Marking duplicates in a table
-
Friday, January 18, 2013 2:55 PM
I have a table where there are multiple duplicates in one of the columns. My need is to find those duplicate values and mark all but one of them as a duplicate. This should be fairly simple, but most of the solutions I've found have to deal with deleting or just removing the dupes in a SELECT.
My output needs to resemble:
findingkey dupefinding ----- ---- 2.38116 0 2.38116 1 2.38116 1 25.45022 0 25.45022 1 25.45022 1
I've written the following query, but it obviously marks ALL the duplicate records. Have been trying to come up with a solution that doesn't mark the first occurrence as s duplicate.
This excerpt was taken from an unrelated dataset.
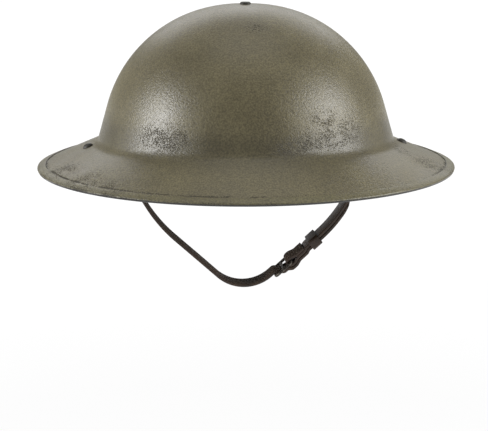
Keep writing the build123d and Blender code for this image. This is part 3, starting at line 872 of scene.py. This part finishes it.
def cord_rings(points, radius, sides=6):
    """Rings along a thin cord; the radius is one value or one for each point."""
    rings = []
    for index, point in enumerate(points):
        way = way_at(points, index)
        side = way.cross(point - Vector((0, 0, -0.03))).normalized()
        up = side.cross(way)
        thick = radius[index] if isinstance(radius, list) else radius
        rings.append([point + (side * cos(turn) + up * sin(turn)) * thick for turn in turns(sides)])
    return rings


twine = []
for row in range(net_rows):
    for column in range(net_columns):
        here = net_point(row, column)
        if row < net_rows - 1:
            for step in ((0, -1) if row % 2 == 0 else (0, 1)):
                there = net_point(row + 1, column + step)
                belly = (here + there) / 2 + Vector((0, 0, -0.0002))
                quarter = here.lerp(belly, 0.5)
                last = belly.lerp(there, 0.5)
                twine.append(cord_rings([here, quarter, belly, last, there], twine_radius))
        # The knot is a tight lump of the same twine
        rise = net_point(min(row + 1, net_rows - 1), column) - net_point(max(row - 1, 0), column)
        rise.normalize()
        lump = 1 + 0.25 * noise.noise(here * 900)
        swell = [0.0004, 0.00095 * lump, 0.00115 * lump, 0.00095 * lump, 0.0004]
        spots = [here + rise * (part - 2) * knot_step for part in range(5)]
        twine.append(cord_rings(spots, swell, 8))
for column in range(net_columns):
    # Loops at the top go round the lace, and loops at the foot go through the head band
    knot = net_point(net_rows - 1, column)
    outward = Vector((knot.x, knot.y, 0)).normalized()
    lace_spot = Vector((outward.x * lace_run, outward.y * lace_run, lace_height))
    around = Vector((-outward.y, outward.x, 0)) * 0.0006
    back = lace_spot - outward * loop_back
    over = lace_spot + Vector((0, 0, loop_rise)) - around
    under = lace_spot - Vector((0, 0, loop_rise)) + around
    twine.append(cord_rings([knot, over, back, under, knot], twine_radius * 0.9))
    knot = net_point(0, column)
    outward = Vector((knot.x, knot.y, 0)).normalized()
    risen = knot + Vector((0, 0, 0.0011))
    sink = knot + outward * 0.0012 + Vector((0, 0, 0.0022))
    twine.append(cord_rings([knot, risen, sink, sink + outward * 0.0008], twine_radius))
foot_line = [net_point(0, step / 4) for step in range(net_columns * 4)]
twine.append(cord_rings(foot_line + foot_line[:2], twine_radius * 1.3))


def cotton(name, base, twist):
    """Cotton cord: soft and matt, grimy in its twist."""
    material, tree, shader, place = new_finish(name)
    shader.inputs["Sheen Weight"].default_value = 0.25
    grime_and_shade = cloud(tree, place, 120, 4, 0.65)
    plies = mottle(tree, place, twist, 3, 0.65)
    dark = tinted(base, 0.55)
    colour = shade(tree, grime_and_shade, dark, base)
    colour = shade(tree, plies, colour, tinted(dark, 0.6), 0.3)
    coat(tree, shader, colour, 0.9, [(plies, 0.0004, 0.6)])
    return material


net = skin("twine_net", twine, [cotton("net_twine", (0.42, 0.35, 0.23, 1), 2200)], capped=True, crease=pi)
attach(net, "root")
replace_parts(net, "crown_net")

lace = []
lace_steps = 260
ply_offset = 0.0006
for ply in (0, pi):
    points = []
    for step in range(lace_steps + 1):
        turn = -pi / 2 + 2 * pi * step / lace_steps
        twist = ply + turn * 24
        reach = lace_run + ply_offset * cos(twist)
        points.append(Vector((reach * cos(turn), reach * sin(turn), lace_height + ply_offset * sin(twist))))
    lace.append(cord_rings(points, 0.00066))
# Its two ends are tied at the front
knot_place = Vector((0, -lace_run, lace_height - 0.0006))
bight = []
for turn in turns(24) + [2 * pi]:
    bight.append(knot_place + Vector((0.0004 * sin(turn * 2), 0.0017 * cos(turn), 0.0017 * sin(turn))))
lace.append(cord_rings(bight, 0.0009))
tail_line = [
    (0.0006, 0.0002, 0, 0.001),
    (0.0022, 0.0006, -0.0012, 0.001),
    (0.0036, 0.001, -0.0038, 0.001),
    (0.0044, 0.0016, -0.0072, 0.00095),
    (0.0041, 0.0024, -0.0108, 0.0009),
    (0.0046, 0.003, -0.0132, 0.0006),
]
for side in (-1, 1):
    tail = [knot_place + Vector((side * apart, back, down)) for apart, back, down, thick in tail_line]
    lace.append(cord_rings(tail, [point[3] for point in tail_line]))
lace_cotton = cotton("lace_cotton", (0.47, 0.41, 0.29, 1), 1800)
draw_lace = skin("twisted_lace", lace, [lace_cotton], capped=True, crease=pi)
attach(draw_lace, "root")
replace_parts(draw_lace, "draw_lace")


# Chin strap, long part: one strip of brown leather, folded round the left bale and riveted to itself.
# It goes round the chin and weaves through the slide buckle on the right.
# Its rounded free end lies over the short part.
leather = 0.002
strap_width = 0.019
bar_place = Vector((0.091331, -0.016028))
high_lean = radians(31)
low_lean = radians(48)
bend_radius = 0.1
upper_run = 0.042
loop_end, flex_end = 0.017, 0.037
bar_pitch = 0.007
edge_round = 0.0004
strap_grid = 0.0016
high_way = Vector((-sin(high_lean), -cos(high_lean)))
high_out = Vector((cos(high_lean), -sin(high_lean)))
low_way = Vector((-sin(low_lean), -cos(low_lean)))
low_out = Vector((cos(low_lean), -sin(low_lean)))
bend_run = bend_radius * tan((low_lean - high_lean) / 2)
bend_place = bar_place + high_way * (upper_run + bend_run)
keeper_along = bend_run + 0.005
fold_along = bend_run + 0.014
top_bar = fold_along + 0.013
middle_bar = top_bar + bar_pitch
foot_bar = middle_bar + bar_pitch
chin_along = bend_place.x / sin(low_lean)
chin_radius = (chin_along - foot_bar - 0.002) * tan(low_lean)
wrap = 0.00235
over_single = 0.00225
over_double = 0.00325
over_fold = 0.0046


def high_spot(along, out):
    """A place by the strap's upper run: along from the bale's bar, and out from its middle line."""
    return bar_place + high_way * along + high_out * out


def low_spot(along, out):
    """A place by the strap's lower run, counted from its bend."""
    return bend_place + low_way * along + low_out * out


def bend_spot(out):
    """The corner between the two runs, for a line that lies outside the strap's middle line."""
    return bend_place + (high_out + low_out).normalized() * out / cos((low_lean - high_lean) / 2)


def twin(stations):
    """The same places on the strap's other side."""
    return [(Vector((-place.x, place.y)), radius) for place, radius in stations]


def block(half, low, high, corner, turn_step):
    """The outline of a strip with four rounded edges."""
    corners = [(-half, low), (half, low), (half, high), (-half, high)]
    return rounded(corners, [corner] * 4, turn_step)


def leather_strip(name, stations, tip=0.0):
    """A strip of leather along a line of rounded corners in the plane across the helmet."""
    line = rounded([place for place, radius in stations], [radius for place, radius in stations], radians(12))
    paced = []
    for here, there in zip(line, line[1:]):
        pieces = max(1, int((there - here).length / strap_grid))
        paced += [here.lerp(there, part / pieces) for part in range(pieces)]
    paced.append(line[-1])
    lengths = [0.0]
    for here, there in zip(paced, paced[1:]):
        lengths.append(lengths[-1] + (there - here).length)
    rings = []
    for index, place in enumerate(paced):
        way = way_at(paced, index)
        grain_side = Vector((-way.y, way.x))
        left_over = lengths[-1] - lengths[index]
        broad = 1.0
        if left_over < tip:
            broad = max(0.12, sqrt(1 - (1 - left_over / tip) ** 2))
        broad *= 1 + 0.008 * noise.noise(Vector((lengths[index] * 60, 0, 0)))
        ring = []
        for across, above in strap_section:
            side_lift = noise.noise(Vector((lengths[index] * 45, across * 90, 4))) * 0.00008
            spot = place + grain_side * (above + side_lift)
            ring.append((spot.x, across * broad, spot.y))
        rings.append(ring)
    strip = skin(name, [rings], [leather_grain, leather_flesh, leather_edge], capped=True, sides=strap_sides)
    return strip


strap_section = block(strap_width / 2, -leather / 2, leather / 2, edge_round, radians(25))
# The grain side shows outward, the flesh side inward, and the cut edges between them
strap_sides = []
for place, following in zip(strap_section, strap_section[1:] + strap_section[:1]):
    if min(place.y, following.y) > (leather - edge_round) / 2:
        strap_sides.append(0)
    elif max(place.y, following.y) < (edge_round - leather) / 2:
        strap_sides.append(1)
    else:
        strap_sides.append(2)


def grain_leather(name, base, worn, crease_lines):
    """Brown strap leather: waxed, creased across, and pressed with a line near each edge if asked for."""
    material, tree, shader, place = new_finish(name)
    crease = crazing(tree, scaled(tree, place, (1, 0.22, 1)), 520, 0.09)
    crease = calc(tree, "MULTIPLY", crease, cloud(tree, place, 70, 4, 0.65, 0.4, 0.65))
    pores = mottle(tree, place, 1900, 3, 0.6)
    tone = cloud(tree, place, 65, 5, 0.65)
    rubbed = cloud(tree, place, 140, 5, 0.7, 0.52, 0.74)
    colour = shade(tree, tone, tinted(base, 0.5), base)
    colour = shade(tree, rubbed, colour, worn, 0.55)
    colour = shade(tree, crease, colour, (0.012, 0.007, 0.004, 1), 0.6)
    layers = [(pores, 0.0001, 0.4), (crease, -0.00015, 0.6)]
    if crease_lines:
        off = calc(tree, "ABSOLUTE", node(tree, "SeparateXYZ", {0: place}).outputs["Y"])
        off = calc(tree, "ABSOLUTE", calc(tree, "SUBTRACT", off, 0.0078))
        line = ramp(tree, off, 0.00035, 0.0001)
        colour = shade(tree, line, colour, (0.014, 0.008, 0.004, 1), 0.6)
        layers.append((line, -0.0003, 0.8))
    coat(tree, shader, colour, ramp(tree, rubbed, 0, 1, 0.4, 0.6), layers)
    return material


leather_grain = grain_leather("leather_grain", (0.07, 0.034, 0.016, 1), (0.16, 0.085, 0.04, 1), True)
leather_edge = grain_leather("leather_edge", (0.045, 0.023, 0.012, 1), (0.12, 0.07, 0.038, 1), False)
leather_flesh, tree, shader, place = new_finish("leather_flesh")
nap = cloud(tree, place, 800, 5, 0.75, 0.35, 0.65)
stain = cloud(tree, place, 60, 4, 0.6)
colour = shade(tree, stain, (0.022, 0.014, 0.009, 1), (0.07, 0.042, 0.024, 1))
colour = shade(tree, nap, colour, (0.11, 0.075, 0.048, 1), 0.35)
coat(tree, shader, colour, 0.85, [(nap, 0.0003, 0.6)])

bale_fold = [
    (high_spot(loop_end, -0.001), 0),
    (high_spot(0.008, -0.001), 0.008),
    (high_spot(0.0015, -0.0027), 0.006),
    (high_spot(-0.0027, -0.0027), 0.00265),
    (high_spot(-0.0027, 0.0027), 0.00265),
    (high_spot(0.0015, 0.0027), 0.006),
    (high_spot(0.008, 0.001), 0.008),
    (high_spot(0.019, 0.001), 0.02),
    (high_spot(0.025, 0), 0.03),
]
crossing = asin(2 * wrap / bar_pitch)
wrap_corner = wrap * tan(crossing / 2)
chin_place = bend_place + low_way * chin_along
chin_place += Vector((wrap / cos(low_lean) / 2, wrap / sin(low_lean) / 2))
weave = [
    (low_spot(foot_bar - wrap_corner, -wrap), wrap),
    (low_spot(middle_bar + wrap_corner, wrap), wrap),
    (low_spot(middle_bar - leather, wrap), leather),
    (low_spot(top_bar + leather, over_fold), leather),
    (low_spot(top_bar - leather, over_fold), leather),
    (low_spot(top_bar - 3 * leather, over_double), leather),
    (low_spot(fold_along, over_double), leather),
    (low_spot(fold_along - leather, over_single), leather),
    (bend_spot(over_single), bend_radius + over_single),
    (high_spot(0.04, over_single), 0),
]
long_leather = leather_strip(
    "long_leather",
    bale_fold + [(bend_place, bend_radius), (chin_place, chin_radius)] + twin(weave),
    tip=strap_width / 2,
)
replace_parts(long_leather, "strap_loop_left", "strap_flex_left", "long_strap")
loop_foot = (high_spot(loop_end, 0).x, 0, high_spot(loop_end, 0).y)
flex_foot = (high_spot(flex_end, 0).x, 0, high_spot(flex_end, 0).y)
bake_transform(long_leather)

rivet_brass = dark_metal("rivet_brass", brass_dull, brass_bright, 1.0, 0.42)
dress(("strap_rivet_left", "strap_rivet_right"), rivet_brass)


# Chin strap, short part: it hangs from the right bale in the same way and holds the buckle.
# Its lower end is folded round the buckle's upper bar and sewn down on its inner side.
buckle_fold = [
    (low_spot(fold_along - leather, 0), 0.004),
    (low_spot(fold_along + 0.0005, 0.001), 0.004),
    (low_spot(top_bar - 3 * leather, 0.001), 0.004),
    (low_spot(top_bar - leather, wrap), 0.004),
    (low_spot(top_bar + wrap, wrap), wrap),
    (low_spot(top_bar + wrap, -wrap), wrap),
    (low_spot(top_bar - leather, -wrap), 0.004),
    (low_spot(top_bar - 3 * leather, -0.001), 0.004),
    (low_spot(fold_along, -0.001), 0),
]
short_leather = leather_strip("short_leather", twin(bale_fold + [(bend_place, bend_radius)] + buckle_fold))
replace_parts(short_leather, "short_strap", "strap_flex_right", "strap_loop_right")
loop_foot = (-loop_foot[0], 0, loop_foot[2])
flex_foot = (-flex_foot[0], 0, flex_foot[2])
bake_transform(short_leather)
seams = []
inward = Vector((low_out.x, 0, -low_out.y))
for along in (fold_along + 0.0018, top_bar - 0.0078):
    spot = low_spot(along, -leather)
    for step in range(-2, 3):
        seams.append((Vector((-spot.x, step * 0.0036, spot.y)), Vector((0, 1, 0)), inward))
stitches("fold_stitches", seams, "chin_strap")


# Slide buckle: a wire frame with a bar across its middle, lacquered black and worn to the steel.
# The short leather is sewn round its upper bar, and the long one weaves through the rest.
lacquer = (0.03, 0.025, 0.02, 1)
lacquer_worn = (0.2, 0.18, 0.15, 1)
dress(("slide_buckle",), dark_metal("buckle_lacquer", lacquer, lacquer_worn, 0.6, 0.5))


# Keeper: a closed loop of thinner leather that slides along the strap and holds its free end down.
# It is cut from the same hide, and it grips by nothing but its own snug fit.
keeper_sheet = 0.0014
keeper_half = 0.004
keeper_play = 0.0003
keeper_off = leather / 2 + keeper_play + keeper_sheet / 2
keeper_side = strap_width / 2 + keeper_play + keeper_sheet / 2
keeper_line = block(keeper_side, -keeper_off, over_single + keeper_off, 0.0013, radians(12))
keeper_section = block(keeper_half, -keeper_sheet / 2, keeper_sheet / 2, edge_round, radians(30))
rings = []
for index, place in enumerate(keeper_line):
    way = (keeper_line[(index + 1) % len(keeper_line)] - keeper_line[index - 1]).normalized()
    off = Vector((way.y, -way.x))
    ring = []
    for along, above in keeper_section:
        across, out = place + off * above
        spot = low_spot(keeper_along + along, out)
        ring.append((-spot.x, across, spot.y))
    rings.append(ring)
keeper = skin("leather_keeper", [rings], [leather_edge], joined=True)
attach(keeper, "keeper")
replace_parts(keeper, "strap_keeper")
;WITH cte_dupes AS ( SELECT findingkey, COUNT(*) totalCount FROM excelDataRepository WHERE dataSetID=1 GROUP BY findingKey HAVING COUNT(*) >1 ) UPDATE excelDataRepository SET dupeFinding = 1 FROM excelDataRepository as ee INNER JOIN cte_dupes as dupes ON ee.findingKey = dupes.findingKey WHERE dupes.totalCount > 1Would appreciate the help once again. Thanks.
- Edited by ms960 Friday, January 18, 2013 2:56 PM
All Replies
-
Friday, January 18, 2013 3:23 PM
;WITH cte_dupes AS ( SELECT findingkey, dupefinding, Row_Number() Over (Partition By findingkey Order By findingkey) As rn FROM excelDataRepository WHERE dataSetID=1 ) UPDATE cte_dupes SET dupeFinding = 1 WHERE rn > 1That will mark all but one of each findingkey. Note that with the above, you don't know which of the duplicates with be marked. If you have an algorithm for which of the duplicates should be the one selected to not be marked, just change the order by in the Over clause so that the one you don't want marked comes first.
As with any update, carefully test and be sure to have a good backup before running against a production database.
Tom
- Marked As Answer by ms960 Friday, January 18, 2013 3:30 PM
-
Friday, January 18, 2013 3:31 PM
I was inching closer but your solution solves my problem. Thank you very much!;WITH cte_dupes AS ( SELECT findingkey, dupefinding, Row_Number() Over (Partition By findingkey Order By findingkey) As rn FROM excelDataRepository WHERE dataSetID=1 ) UPDATE cte_dupes SET dupeFinding = 1 WHERE rn > 1That will mark all but one of each findingkey. Note that with the above, you don't know which of the duplicates with be marked. If you have an algorithm for which of the duplicates should be the one selected to not be marked, just change the order by in the Over clause so that the one you don't want marked comes first.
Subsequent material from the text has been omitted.